Single Women By the Numbers

Critics like Israel say single women are wrongly portrayed as a special interest group outside the mainstream of society. Consider these facts about the demographic:

Single women comprise the fastest-growing segment of the American population, according to the U.S. Census Bureau, with 42 percent of women 18 and older never married, divorced or widowed.

According to the National Association of Realtors, single women now comprise the second largest group of homebuyers, just after married couples.

The number of women living alone has doubled since 1970 to 15.3 million.

Still, popular culture is more likely to portray single women as social outcasts, said Israel, whose book looks at the cultural representations of women over the last century.

"It's basic in this culture that women were always supposed to be married. If they weren't, they were thought to be aberrant. 'Spinsters' were going to lose their teeth, their ovaries would shrink, their breath would stink, their boobs would fall down their waists — the only way out of this predicament was to get a man," she said.

Of course, how pop culture represents single women does not necessarily reflect real attitudes about women. The media construct images for they're own purposes, which are usually money-making in nature, said Sally Kitch, a women's studies professor at Ohio State University.

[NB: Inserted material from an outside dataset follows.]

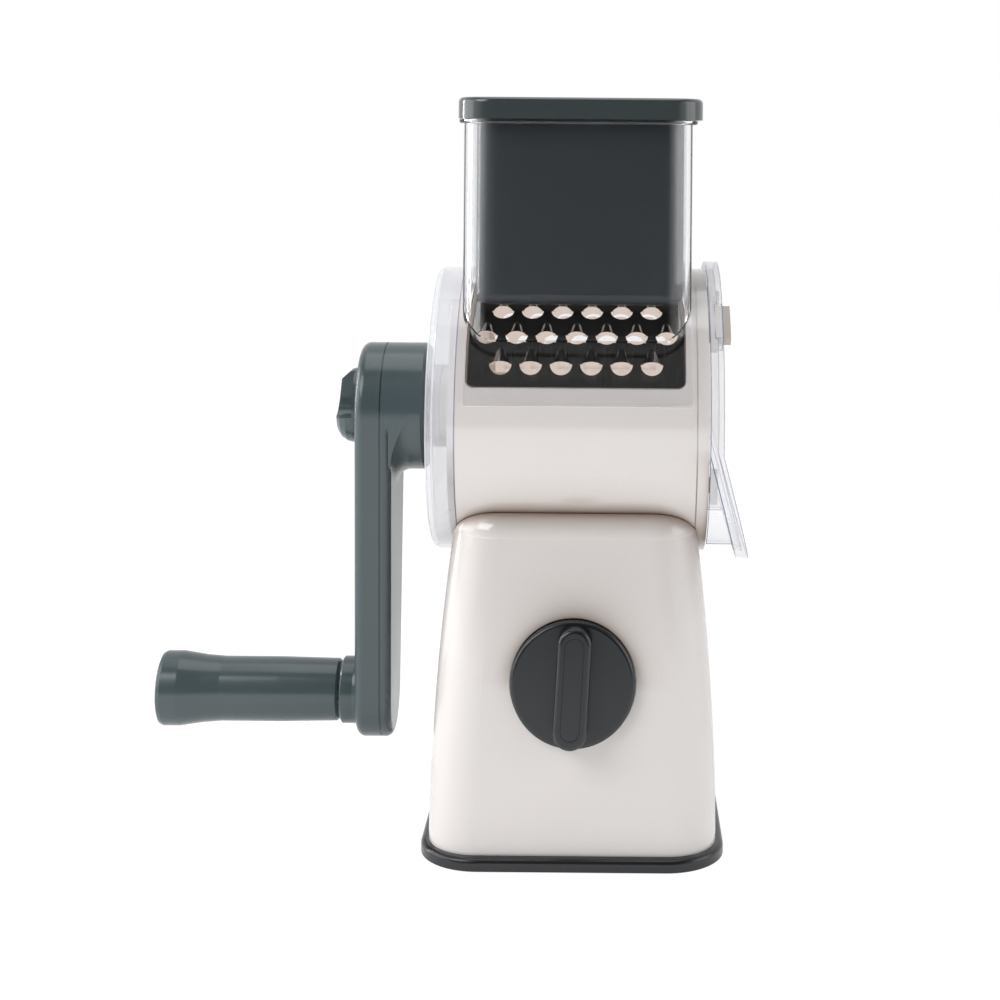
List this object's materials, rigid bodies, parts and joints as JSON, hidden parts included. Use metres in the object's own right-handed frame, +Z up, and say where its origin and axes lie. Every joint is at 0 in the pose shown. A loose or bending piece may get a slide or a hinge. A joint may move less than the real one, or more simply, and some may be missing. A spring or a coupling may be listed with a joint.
{
  "type": "rotary vegetable shredder",
  "caption": "Hand-cranked drum shredder on a suction base, with a clear hopper, a pusher and a clear outlet guard.",
  "frame": {"origin": "on the table, under the middle of the drum and of the base", "axes": "+X along the drum's axis from the crank to the outlet, +Y away from the suction knob, +Z up"},
  "size_m": [0.2261, 0.1309, 0.2733],
  "materials": {
    "white": "glossy off-white ABS",
    "dark": "satin charcoal grey plastic",
    "slate": "semi-gloss slate grey plastic",
    "collar": "dark grey plastic",
    "clear": "clear plastic",
    "beige": "beige plastic",
    "steel": "stamped stainless steel",
    "pin": "bright steel",
    "cup": "soft black rubber",
    "bush": "natural acetal",
    "inner": "cream plastic"
  },
  "bodies": {
    "base": {"base_shell": "white", "base_frame": "dark", "base_screws": "pin", "suction_pad": "cup"},
    "knob": {"suction_knob": "dark", "knob_inset": "slate", "knob_screw": "pin", "cam_shaft": "pin", "lift_cam": "bush", "shaft_clip": "steel"},
    "stem": {"pull_stem": "bush"},
    "housing": {"barrel_housing": "white", "rear_cap": "clear", "bearing_bush": "bush", "hopper": "clear"},
    "pusher": {"pusher_body": "dark", "pusher_lid": "dark"},
    "drive": {"drive_shaft": "collar", "drum_sheet": "steel", "drum_hub": "inner", "drum_front_ring": "inner"},
    "crank": {"crank_outer_shell": "slate", "crank_inner_shell": "slate", "grip_collar": "collar", "handle_spindle": "pin", "grip_retainer": "pin"},
    "lock": {"crank_lock_knob": "collar", "lock_bolt": "pin"},
    "grip": {"handle_grip": "slate", "grip_end_cap": "slate"},
    "guard": {"guard": "clear", "hook_front": "beige", "hook_rear": "beige"},
    "front_latch": {"latch_front": "beige"},
    "rear_latch": {"latch_rear": "beige"}
  },
  "joints": [
    {"name": "housing_lift", "type": "slide", "parent": "base", "child": "housing", "axis": [0, 0, 1], "range_m": [0, 0.035]},
    {"name": "suction_turn", "type": "hinge", "parent": "base", "child": "knob", "pos_m": [0, -0.05382, 0.0642], "axis": [0, 0.996, -0.0899], "range_deg": [0, 90]},
    {"name": "stem_lift", "type": "slide", "parent": "base", "child": "stem", "axis": [0, 0, 1], "range_m": [0, 0.005], "deforming": ["suction_pad"]},
    {"name": "pusher_slide", "type": "slide", "parent": "housing", "child": "pusher", "axis": [0, 0, 1], "range_m": [0, 0.075]},
    {"name": "crank_turn", "type": "hinge", "parent": "housing", "child": "drive", "pos_m": [0, 0, 0.1547], "axis": [1, 0, 0], "continuous": true},
    {"name": "crank_pull", "type": "slide", "parent": "drive", "child": "crank", "axis": [-1, 0, 0], "range_m": [0, 0.045]},
    {"name": "lock_turn", "type": "hinge", "parent": "crank", "child": "lock", "pos_m": [-0.088, 0, 0.1547], "axis": [1, 0, 0], "range_deg": [0, 90]},
    {"name": "grip_spin", "type": "hinge", "parent": "crank", "child": "grip", "pos_m": [-0.12, 0, 0.0445], "axis": [1, 0, 0], "continuous": true},
    {"name": "guard_pull", "type": "slide", "parent": "housing", "child": "guard", "axis": [1, 0, 0], "range_m": [0, 0.05]},
    {"name": "front_latch_press", "type": "slide", "parent": "guard", "child": "front_latch", "axis": [0, 0.7145, -0.6997], "range_m": [0, 0.0012], "stiffness_N_per_m": 800, "springref_m": -0.001},
    {"name": "rear_latch_press", "type": "slide", "parent": "guard", "child": "rear_latch", "axis": [0, -0.7145, -0.6997], "range_m": [0, 0.0012], "stiffness_N_per_m": 800, "springref_m": -0.001}
  ],
  "couplings": [
    {"joint": "stem_lift", "follows": "suction_turn", "m_per_rad": 0.00318}
  ]
}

"Unfortunately, the message that's belittling to women often seems to be what sells or appeals to mass audiences," she said. "But I don't believe that even for those who watch or enjoy those programs that their own lives necessarily follow the guidelines of those programs. Human beings are contradictory."

Mixed Signals to Singles

Contradictory, indeed, says Renee Jones, a 39-year-old single from Dayton, Ohio. Even though society has come a long way from calling single women old maids or spinsters, single women still get mixed signals, she said.

"We talk big talk about how liberated we are and about society not viewing us as spinsters or old maids," Jones said. "But there's still a little bit of a stigma that says it's unnatural not to want a boyfriend or spouse at all times. There's still this mindset that it's better than being alone."

Jones married at 20, divorced two years later and has been single ever since. She hasn't ruled out the possibility of partnering up and even puts her profile on dating Web sites.

But she's long past the point of feeling so anxious about having a husband that she'll date men she knows she's not compatible with. "When you look at the divorce rate, there's nothing wrong with being more careful," she said.

As a hobby, Jones runs a Web site called singlegoddess.com. She's not trying to glorify singledom with her site, she says, but hopes to show that being single is a choice women should feel free to make — especially if the alternative is an unfulfilling or even abusive relationship.

"If you're a free and independent woman, you have the freedom to make that choice, not one society and family and friends tell you to make," Jones said.

Free To Be You and Me

Just the fact that women have the freedom to choose being single is evidence of how far they've come, said IWF's Kennedy. She points to a recent study by the Employment Policy Foundation which found that single women who live alone and have full-time jobs earn 28 cents more than similarly-situated men.

"The good news is there are a lot of choices for women today," Kennedy said. "But I do think there is something about the books, movies and TV shows focusing on women and what they go through in their professional and social lives which do a fairly good job of portraying young women and what they ultimately at the end of the day really want."

Kennedy denies that there's any stigma surrounding single women these days. "If anything, if there's a stigma, falling in love, staying home — that's where the stigma lies."

And perhaps the resolution of the most recent Bachelor show represents just that — the bachelor's choice, Helene Eksterowicz, has so far decided against moving across the country to join her new fiance in favor of staying in her own hometown to continue her own career.

Or perhaps Eksterowicz's choice shows how divergent reality for the single woman can be from what's on TV — even on reality TV.

"Pop culture is a marker of something, but not necessarily a marker of the way people really live or think," Kitch said.